From Near Casualty To Hot PropertyTim Smart
It's a slow-growth business with paltry returns, soft pricing, vicious competition. So how come such smart-money types as Henry Kravis, Sandy Weill, and the Tisch brothers are so eager to get a bigger piece of it?
They're the bidders in an auction for the property and casualty insurance division of Hartford-based Aetna Life & Casualty Co., which is now refocusing on managed health care. Bedeviled for years by immeasurable potential environmental losses and battered by such recent natural disasters as Hurricane Andrew and the Northridge (Calif.) earthquake, the underperforming unit, which has $5 billion in revenues, has been on the block since early this year. But interest has suddenly surged. Sources think a deal could be imminent. "It amazes me that a company you couldn't give away three months ago has now turned into the hottest girl at the prom," says Oppenheimer Inc. analyst Alice D. Schroeder.
What's changed? For one thing, Aetna has begun cleaning up its property/casualty business. In July, it bolstered reserves for future environmental claims by $750 million, to $1.2 billion. Then, the absence of huge catastrophic losses and environmental claims in the third quarter led to a 176% increase in property/casualty earnings, to $102 million.
HAPPY SHAREHOLDERS. Each of the bidders has strong reasons to pick up the property. Adding Aetna to the Tisch-backed CNA Financial Corp., which bought Continental Insurance Co. in 1994, would make CNA the dominant force in commercial insurance. Sanford I. Weill's Travelers Group, which has a knack for streamlining troubled multiline insurers, would wring more profits out of Aetna's high-cost operation.
Kohlberg Kravis Roberts & Co., emboldened by its successful 1992 investment in American Re Corp., is making a big bet on insurance, believing the business is undervalued. It wants to use leverage to buy not only the Aetna unit but Xerox Corp.'s $2.7 billion insurance businesses. KKR is appealing to the emotions of Aetna's property/casualty managers by offering to lead a buyout that would largely preserve the existing franchise. Aetna executives are said to be leery of a leveraged deal. Others circling Aetna include Jeff Greenberg, son of American International Group Chief Executive Maurice Greenberg and a former AIG executive.
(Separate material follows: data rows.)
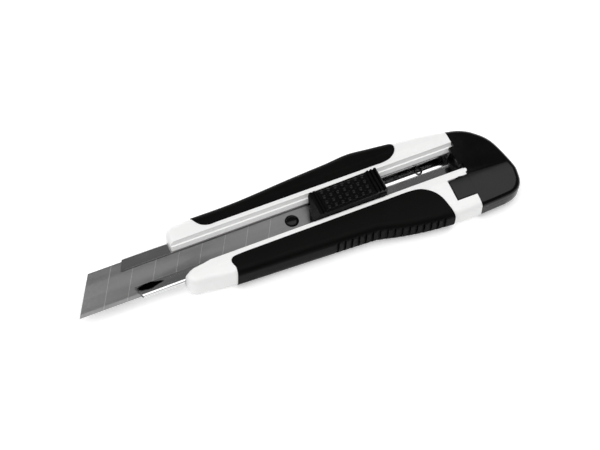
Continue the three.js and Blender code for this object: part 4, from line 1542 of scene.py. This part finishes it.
class KNIFE_OT_carried_solids(bpy.types.Operator):
    """Give the solids that stay visible their finishes"""

    bl_idname = "knife.carried_solids"
    bl_label = "Carried Solids"

    def execute(self, context):
        slots = {row["node"]: row["material_slot"] for row in frame["record"]["subparts"]}
        for node in ("spare_blade_1", "spare_blade_2", "spare_blade_3", "lock_pawl"):
            solid = frame["nodes"][node]
            solid.data.materials.clear()
            solid.data.materials.append(finish_for(slots[node]))
        return {"FINISHED"}


# ---------- add-on registration ----------

OPERATORS = (
    KNIFE_OT_stage,
    KNIFE_OT_handle,
    KNIFE_OT_rail,
    KNIFE_OT_blade,
    KNIFE_OT_slider,
    KNIFE_OT_end_cap,
    KNIFE_OT_lock_spring,
    KNIFE_OT_carried_solids,
)

SETTINGS = {
    "knife_handle": KnifeHandleSettings,
    "knife_steel": KnifeSteelSettings,
    "knife_slider": KnifeSliderSettings,
    "knife_cap": KnifeCapSettings,
    "knife_finish": KnifeFinishSettings,
}


class KNIFE_PT_sidebar(bpy.types.Panel):
    """Sizes, colours and build buttons of the knife"""

    bl_label = "Utility Knife"
    bl_space_type = "VIEW_3D"
    bl_region_type = "UI"
    bl_category = "Knife"

    def draw(self, context):
        layout = self.layout
        for name in SETTINGS:
            settings = getattr(context.scene, name)
            box = layout.box()
            for prop in settings.bl_rna.properties:
                if prop.identifier not in ("rna_type", "name"):
                    box.prop(settings, prop.identifier)
        for operator in OPERATORS:
            layout.operator(operator.bl_idname)


def register():
    for cls in (*SETTINGS.values(), *OPERATORS, KNIFE_PT_sidebar):
        bpy.utils.register_class(cls)
    for name, cls in SETTINGS.items():
        setattr(bpy.types.Scene, name, PointerProperty(type=cls))


def unregister():
    for name in SETTINGS:
        delattr(bpy.types.Scene, name)
    for cls in reversed((*SETTINGS.values(), *OPERATORS, KNIFE_PT_sidebar)):
        bpy.utils.unregister_class(cls)


def main():
    register()
    for operator in OPERATORS:
        group, name = operator.bl_idname.split(".")
        getattr(getattr(bpy.ops, group), name)()


if __name__ == "__main__":
    main()
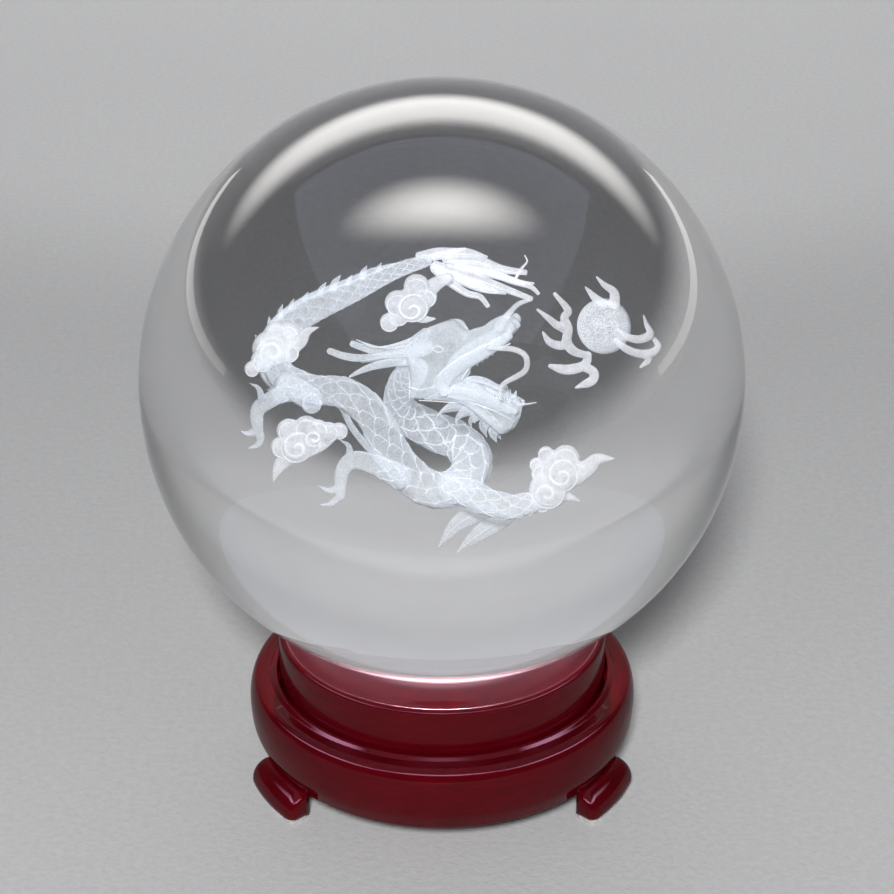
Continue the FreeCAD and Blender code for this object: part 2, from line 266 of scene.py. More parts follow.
def melded(build, voxel, smooth_steps=4):
    """A new build: this one's overlapping parts run together into one closed skin."""
    obj = make_object("meld", np.vstack(build.verts), build.faces, build.slots, [])
    remesh = obj.modifiers.new("remesh", "REMESH")
    remesh.mode = "VOXEL"
    remesh.voxel_size = voxel
    ease = obj.modifiers.new("ease", "SMOOTH")
    ease.factor = 0.5
    ease.iterations = smooth_steps
    shape = obj.evaluated_get(bpy.context.evaluated_depsgraph_get()).to_mesh()
    skin = Build()
    skin.add([v.co for v in shape.vertices], [tuple(p.vertices) for p in shape.polygons])
    bpy.data.objects.remove(obj)
    return skin


# ---------------------------------------------------------------- materials
class Nodes:
    """Short names for building a node tree."""

    def __init__(self, tree):
        self.tree = tree

    def node(self, kind, sockets=None, **settings):
        """A new node. sockets names what goes into it: numbers, colours or other outputs."""
        made = self.tree.nodes.new(kind)
        for key, value in settings.items():
            setattr(made, key, value)
        for key, value in (sockets or {}).items():
            if hasattr(value, "links"):
                self.tree.links.new(value, made.inputs[key])
            else:
                made.inputs[key].default_value = value
        return made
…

Aetna CEO Ronald E. Compton is known to want a deal before the end of the year and is expected to ask for final offers within the next couple of weeks. The company's stock has run up to $75 from $48 late last year on assumptions that the property and casualty business would be sold this year. People familiar with the negotiations say Aetna wants a price above the $3 billion book value.
Unfortunately for Aetna, all the prospective purchasers are known as bottom-fishers and tough negotiators. They are likely to want financial guarantees from Aetna to cover potential future losses. But if Compton can convince the bidders they can't afford to pass up such a choice asset, Christmas could come early this year in Hartford.
The Likely Bidders
KKR: The investment group, which bought Aetna's reinsurance business three years ago, would combine Aetna's business with Xerox' insurance holdings.
TRAVELERS: Sandy Weill may be looking to marry Aetna's property and casualty unit with a revamped Travelers, generating significant cost savings.
CNA: This Tisch Brothers operation already has a big deal under its belt, the 1994 purchase of Continental for $1.1 billion.